Patellar tendon reconstruction with allograft tissue has been successfully used, especially in cases related to chronic patellar tendon ruptures¹¹ and total knee arthroplasty.^6,12-14 Crossett and colleagues¹² showed that, at 2-year follow-up, the average knee score for pain, ROM, and stability had improved from 26 points (range, 6-39 points) before surgery to 81 points (range, 40-92 points). The average knee score for function had also improved: 14 points (range, 0-35 points) before surgery to 53 points (range, 30-90 points).¹² Primary repair may succeed in early intervention, but in an established rupture, allograft reconstruction is often necessary. Achilles tendon is the preferred allograft, with the calcaneus fragment embedded into the proximal tibia as a new tubercle and the tendon sutured into the remaining extensor mechanism.^1,11 The repair is further protected using a cable loop from the superior pole of the patella to a drill hole in the upper tibia.⁹ Techniques have also been described involving passage of the proximal aspect of the allograft tendon through patellar bone tunnels and suture fixation to the native quadriceps tendon.^11,15 However, in our technique, we shaved off the anterior cortex of the patient’s patella to allow a sandwich-type over-position of the allograft to secure fixation to the patella.

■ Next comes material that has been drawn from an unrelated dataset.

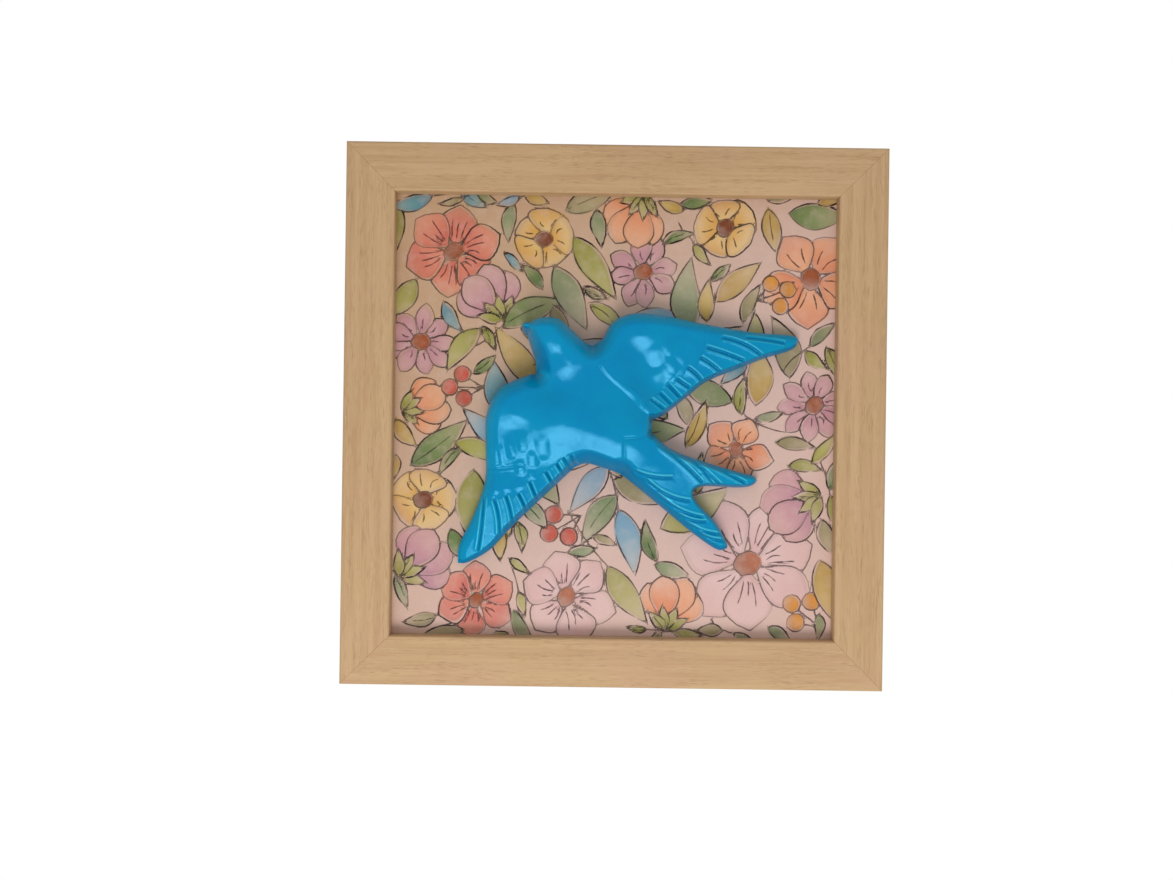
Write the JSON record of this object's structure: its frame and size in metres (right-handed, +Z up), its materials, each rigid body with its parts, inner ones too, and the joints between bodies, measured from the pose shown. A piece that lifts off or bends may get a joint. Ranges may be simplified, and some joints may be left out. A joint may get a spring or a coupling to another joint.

Another alternative to allograft reconstruction involves biocompatible scaffolds. Such scaffolds incorporate the use of platelets in a fibrin framework. A CPFS, produced from blood and calcium gluconate to improve healing of patellar tendon defects, has been described in animal studies.⁷ In the rabbit model, CPFS acts as a provisional bioscaffold that can accelerate healing of an injured patellar tendon repair, potentially secondary to several growth factors derived from platelets.⁷ Platelets are biocompatible sources of growth factors, and CPFS can act as a scaffold to restore the mechanical integrity of injured soft tissue.^7,16 In addition, CPFS can act to lower donor-site morbidity associated with harvesting tissue autograft.⁷ However, to our knowledge, such scaffolds have not been used in human trials. The LARS biocompatible ligament (Corin Group PLC, Cirencester, United Kingdom), currently not approved by the US Food and Drug Administration, is used for reconstructions of isolated or multiple knee ligament injuries.¹⁷ This graft requires the presence of healthy tissue with good blood supply from which new tendon or ligament can grow in. Sometimes it is also used for extensor mechanism reconstruction after radical tumor resection around the knee; however, good results are achieved in only 59% of cases,¹⁸ and to our knowledge, only 1 case of primary repair of a patellar tendon rupture has been published.¹⁹

Techniques involving the use of tendon–patellar tendon–bone graft with fixation via the sandwich-type over-position of the allograft for chronic patellar tendon rupture have not been described in the literature. In our patient, given the extensive patellar tendon lesion and inflammation with chronic tissue degeneration, there was no option but to use allograft. To improve the patient’s outcome, we chose the strongest possible allograft, tendon–patellar tendon–bone graft.

Conclusion

Revision patellar tendon reconstruction is a challenging, but necessary, procedure to restore the extensor mechanism of the knee, especially in young, active individuals. Various options to reconstruct the tissue defects are available. Our patient was successfully treated with a tendon–patellar tendon–bone allograft reconstruction.